First Condition of Equilibrium

by acsin92
Tags: condition, equilibrium
 P: 4 http://img369.imageshack.us/my.php?i...eng0038rn2.jpg Question: To move a heavy crate across a floor, one end of a rope is tied to it and the other end is tied to a wall 30 ft. away. When a force of 100 lbs. is applied to a midpoint of the rope, the rope stretches so the midpoint moves to the side by 2ft. What is the force on the crate? I tried using -T+w cos30+w cos 30 to get the force on the crate but now I know its wrong. Then looking on the diagram, I cant seem to find what angle to use, since I think its one important detail on how to solve the problem. All I know is that the 100 lbs. is the tension applied to the rope and the weight of the crate was not given. Please help.
Mentor
P: 40,264
 Quote by acsin92 All I know is that the 100 lbs. is the tension applied to the rope and the weight of the crate was not given.
100 lbs is the force applied to the rope, not the tension in the rope. (The tension is what you're trying to find.) You don't need the weight of the crate.
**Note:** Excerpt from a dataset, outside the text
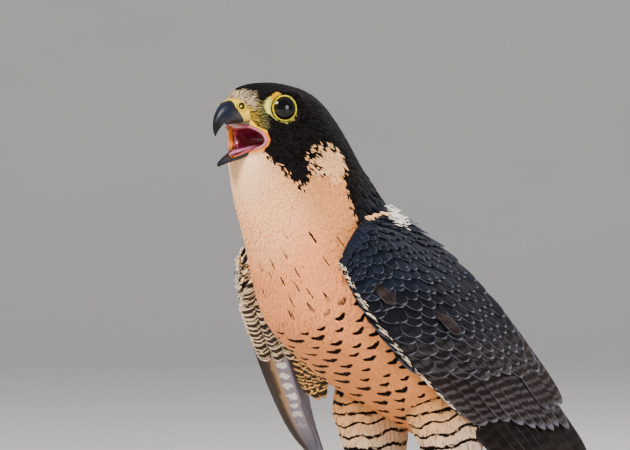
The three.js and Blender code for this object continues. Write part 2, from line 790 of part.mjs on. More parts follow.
function footSolid(leg) {
  const ankle = v3(leg.foot[0], leg.foot[1], leg.foot[2] - 2.5);
  const whole = fuse([ballAt(ankle, 7.4, 9), ...toes.map((toe) => toeSolid(leg, toe))]);
  return whole.trimByPlane([0, 0, 1], 0);
}

// A claw starts at the toe's end and curves up, forward and down to its point.
function clawSolid(leg, toe, grow) {
  const { origin, out } = toeFrame(leg, toe);
  const at = (reach, height) =>
    v3(origin.x, origin.y, 0).addScaledVector(out, toe.length + reach * toe.claw).setZ(height).toArray();
  const line = curveThrough([at(-0.12, 5.2), at(0.3, 7.6), at(0.72, 5.8), at(0.92, 1)]);
  return bar(line, (t) => [lerp(2.7, 0.35, t) + grow, lerp(3.1, 0.35, t) + grow], 5, 5);
}

// Materials

const finish = (colour, roughness, metalness = 0) =>
  new THREE.MeshStandardMaterial({ color: colour, roughness, metalness });
const looks = {
  crown: finish("#26262c", 0.75),
  buff: finish("#dcae88", 0.85),
  slate: finish("#3b404c", 0.7),
  trousers: finish("#cfb49a", 0.85),
  horn: finish("#3f5166", 0.35),
  cere: finish("#dcb52c", 0.5),
  mouth: finish("#7c2b45", 0.4),
  eye: finish("#0b0908", 0.08),
  scale: finish("#d9b23a", 0.55),
  claw: finish("#17151a", 0.3),
};

const falcon = new THREE.Group();

function place(name, solid, material) {
  const mesh = new THREE.Mesh(geometryOf(largest(solid)), material);
  mesh.name = name;
  falcon.add(mesh);
}

// Assembly

const sides = [1, -1];
const body = bodySolid(0);
const bodyRoom = bodySolid(gap);
const mouth = mouthSpace();
const eyeRoom = sides.flatMap((side) => [eyeSolid(side, gap), socketCut(side)]);
const gapeRoom = sides.map((side) => gapeSolid(side, gap));
const tongueRoom = tongueSolid(gap);
const jawRoom = lowerBill(gap);

const headBody = fuse([before(body, napeCut), ...sides.map(browSolid)]);
place("head", cutBy(headBody, [mouth, upperBill(gap), jawRoom, tongueRoom, ...gapeRoom, ...eyeRoom]), looks.crown);
place("neck", before(beyond(body, napeCut), shoulderCut), looks.buff);
place("torso", beyond(body, shoulderCut), looks.buff);

const upper = cutBy(upperBill(0), gapeRoom);
const hornStart = horncut();
const nostrils = sides.map(nostrilCut);
const cereBody = cutBy(before(upper, hornStart), nostrils);
place("cere", fuse([cereBody, ...sides.map(nostrilTubercle)]), looks.cere);
place("bill_upper", beyond(upper, hornStart), looks.horn);
place("bill_lower", cutBy(lowerBill(0), [tongueRoom, ...gapeRoom]), looks.horn);
place("tongue", cutBy(tongueSolid(0), gapeRoom), looks.mouth);

for (const side of sides) {
  const name = sideName(side);
  place("eye_" + name, eyeSolid(side, 0), looks.eye);
  place("eyelid_" + name, lidSolid(side, 0).subtract(eyeSolid(side, gap)), looks.cere);
  place("gape_" + name, gapeSolid(side, 0), looks.cere);
}

place("wing_left", wingSolid(leftWing, false, [bodyRoom]), looks.slate);
place("wing_right", wingSolid(rightWing, true, [bodyRoom]), looks.slate);
place("tail", tailSolid([bodyRoom]), looks.slate);

for (const [name, leg] of Object.entries(legs)) {
  const foot = footSolid(leg);
  const ankleRoom = ballAt(v3(leg.foot[0], leg.foot[1], leg.foot[2] - 2.5), 7.4 + gap, 9);
  const wingRoomHere = wingRoom(leg.side > 0 ? leftWing : rightWing);
  place("thigh_" + name, thighSolid(leg, [bodyRoom, wingRoomHere, tarsusSolid(leg, gap)]), looks.trousers);
  place("tarsus_" + name, cutBy(tarsusSolid(leg, 0), [ankleRoom, ...toes.map((toe) => toeSolid(leg, toe))]), looks.scale);
  place("foot_" + name, cutBy(foot, toes.map((toe) => clawSolid(leg, toe, gap))), looks.scale);
  for (const toe of toes) {
    place("claw_" + name + "_" + toe.name, clawSolid(leg, toe, 0), looks.claw);
  }
}

// The origin stands on the floor, under the middle of the bird's bounding box.
const box = new THREE.Box3().setFromObject(falcon);
const middle = box.getCenter(v3());
falcon.position.set(-middle.x, -middle.y, -box.min.z);

export default falcon;
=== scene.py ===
# A life-size peregrine falcon: skin, plumage, bill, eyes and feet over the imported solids.
import math

import bmesh
import bpy
import numpy as np
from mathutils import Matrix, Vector
from mathutils.kdtree import KDTree


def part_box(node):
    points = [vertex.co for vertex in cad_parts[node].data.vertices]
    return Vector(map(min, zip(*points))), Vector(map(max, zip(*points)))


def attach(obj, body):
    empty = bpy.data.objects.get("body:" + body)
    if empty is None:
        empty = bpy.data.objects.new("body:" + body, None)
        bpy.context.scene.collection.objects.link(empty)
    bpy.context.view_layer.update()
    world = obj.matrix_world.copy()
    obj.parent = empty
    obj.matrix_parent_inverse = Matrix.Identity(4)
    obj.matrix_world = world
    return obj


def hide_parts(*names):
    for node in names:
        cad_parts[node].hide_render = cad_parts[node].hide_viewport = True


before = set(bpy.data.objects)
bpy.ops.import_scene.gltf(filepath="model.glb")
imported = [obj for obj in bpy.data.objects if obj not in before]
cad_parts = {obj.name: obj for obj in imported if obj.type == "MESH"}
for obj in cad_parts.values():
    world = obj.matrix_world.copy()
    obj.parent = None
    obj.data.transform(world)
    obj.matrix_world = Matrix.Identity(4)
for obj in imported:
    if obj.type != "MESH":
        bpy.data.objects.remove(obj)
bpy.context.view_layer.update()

print("frame loaded:", len(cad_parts), "nodes")

# The head's turn and the eyes, in millimetres as in the solids. The bird faces -Y.
head = dict(turn=math.radians(8), pivotY=-66.0, twistLow=280.0, twistHigh=315.0, eyeY=-90.8, eyeZ=347.2)
eye = dict(radius=9.5, opening=7.25, side=18.8, forward=math.radians(20), lid=0.48, socket=8.5,
           dishDepth=1.1, dishSlope=2.0, dishEdge=12.5)
eyeDepth = math.sqrt(eye["radius"] ** 2 - eye["opening"] ** 2)


def mix(a, b, t):
    return a + (b - a) * t


def smooth(x, low, high):
    t = np.clip((np.asarray(x, float) - low) / (high - low), 0.0, 1.0)
    return t * t * (3 - 2 * t)


def unit(v):
    return v / (np.linalg.norm(v, axis=-1, keepdims=True) + 1e-12)


def through(points, t):  # a smooth curve through points, at t from 0 to 1
    points = np.asarray(points, float)
    t = np.clip(np.asarray(t, float), 0.0, 1.0) * (len(points) - 1)
    i = np.minimum(np.floor(t).astype(int), len(points) - 2)
    w = (t - i)[..., None]
    more = np.vstack([2 * points[0] - points[1], points, 2 * points[-1] - points[-2]])
    p0, p1, p2, p3 = more[i], more[i + 1], more[i + 2], more[i + 3]
    m1, m2 = (p2 - p0) / 2, (p3 - p1) / 2
    return p1 + m1 * w + (3 * (p2 - p1) - 2 * m1 - m2) * w ** 2 + (2 * (p1 - p2) + m1 + m2) * w ** 3


def turned(p):  # what lies above the neck turns about an upright line
    angle = head["turn"] * smooth(p[..., 2], head["twistLow"], head["twistHigh"])
    y = p[..., 1] - head["pivotY"]
    x = p[..., 0]
    return np.stack([x * np.cos(angle) - y * np.sin(angle),
                     head["pivotY"] + x * np.sin(angle) + y * np.cos(angle), p[..., 2]], -1)


def onHead(left, ahead, above):
    left, ahead, above = np.broadcast_arrays(*[np.asarray(v, float) for v in (left, ahead, above)])
    return turned(np.stack([left, head["eyeY"] - ahead, head["eyeZ"] + above], -1))


def eyeAxis(side):
    aim = onHead(side * math.cos(eye["forward"]), math.sin(eye["forward"]), 0) - onHead(0, 0, 0)
    return unit(aim)


def eyeCentre(side):
    return onHead(side * eye["side"], 0, 0) - eyeAxis(side) * eyeDepth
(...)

Analyze a section of rope at the very midpoint. What forces act on it? Hint: Both sides of the rope pull at that point.

To find the angle, look at the right triangle formed between crate, original midpoint, and new midpoint. What's the horizontal distance from crate to midpoint? That's one side. What's the vertical deflection from horizontal? That's another side.
 P: 4 yeah i got it. T = 31.61N.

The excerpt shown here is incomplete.